MacKenzie Feldpausch

By MacKenzie Feldpausch, MASB Learning Manager

DashBoard, Jan. 25, 2017

I heard a story a few weeks ago that made my husband laugh, my mother cry and me instantly think about professional learning. It goes something like this. . .

A young newlywed couple was excitedly preparing Christmas dinner for their family. Jack was chopping vegetables while Jill was preparing the main course. He watched her unwrap the butcher paper and prepare the roasting pan. Then she took out a large knife and proceeded to chop off about a third of the roast and carefully place the remainder in the pan. He chuckled slightly and asked Jill what she was doing. “This is how you make a roast,” she said. When he told her that he had never seen it done that way before, Jill told him that it was the way her mother had always done it. A little unbelieving, Jack picked up the phone and called his mother-in-law. She confirmed that she did indeed remove about a third of a roast before putting it in the oven. When Jack asked her about the strange method, she told him that it was the way her mother had always done it. Now Jack’s curiosity took over. He picked up the phone again and this time called Grandma to ask her about the mystery. As he explained what he had watched Jill do and the ensuing conversations, Grandma began to chuckle. “Is it true?” he asked. “Do you really prepare a roast this way? And if so, why?” Through her laughter, Grandma confirmed that she did indeed remove the end of a roast. . .because she didn’t have a pan large enough to cook a whole one.

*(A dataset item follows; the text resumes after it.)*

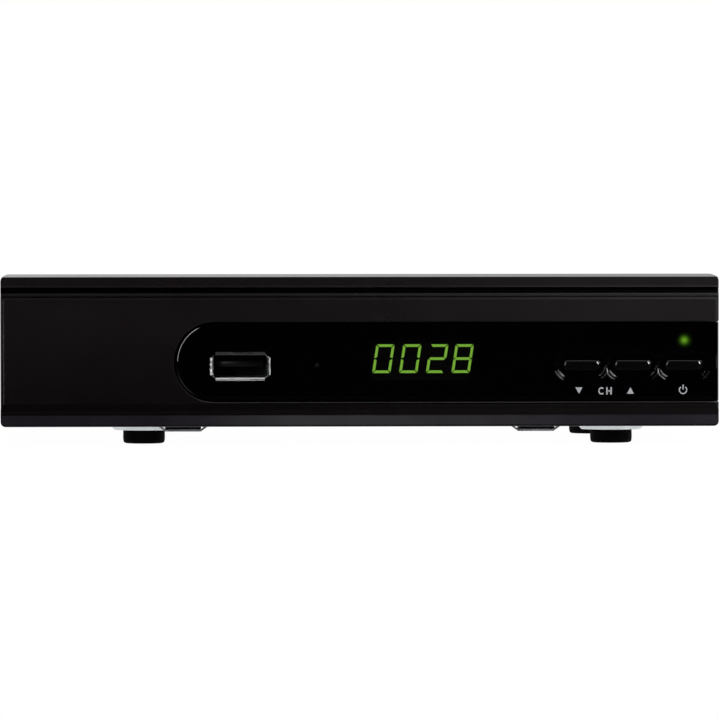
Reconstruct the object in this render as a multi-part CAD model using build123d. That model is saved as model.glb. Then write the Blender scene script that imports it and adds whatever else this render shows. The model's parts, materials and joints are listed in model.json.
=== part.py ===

While the story is funny and sentimental, to me it's a picture of the importance of professional learning. Here’s why—most of our positions in life come with an inheritance. We inherit work spaces and meeting times, strategic plans and evaluation tools, projects and contracts. All of these things have a history that many times we are not privy to. And just like Jill continued to cut apart her roast, we often continue on in the patterns that were established by those who came before us. . .without even questioning if there’s another way.

Perhaps more importantly, this story is a reminder to press for clarity. The question “why?” is a powerful one. The answers we find keep us aligned with our goals and shape our outlook and practice as we move ahead. Asking good questions and listening to the answers is one of the many hallmarks of good leadership. Leaders are ready to learn, and MASB is one of the resources right at your fingertips.

Mentors—Did you know that MASB has a team of veteran school board members ready to support those who are newly elected? The goal of MASB's Members Assisting Peers program is to provide caring support and assistance to board members throughout the state to ensure success at the local level. This will be accomplished through a network of highly skilled and trained board members that provide support by listening, clarifying, recommending resources and redirecting the board member to resolve issues with the local team.

CBA Classes—Board member certification classes are specifically designed to meet your needs.  Classes cover “the basics” of everything from school finance and law to curriculum and communications then dive more deeply into issues like social media, diversity and working with your superintendent. CBA weekends are scheduled around the state each month, or we will schedule something specific for your district and bring the learning right to you.

MASB Events—Whether it’s a workshop in your own district, the New Board Member Institutes (Jan. 27 – 28 in Grand Rapids or Feb. 10 – 11 in Troy) or the Annual Leadership Conference (Nov. 9 – 12 in Lansing), you’ll have the opportunity to learn from content area experts as well as spend important time networking with other school board members from around the state.

Whatever shape your learning may take this year, I hope you’ll remember this little story. May we all be a little more like Jack as we engage our curiosity, press for clarity and enjoy the humor of life along the way.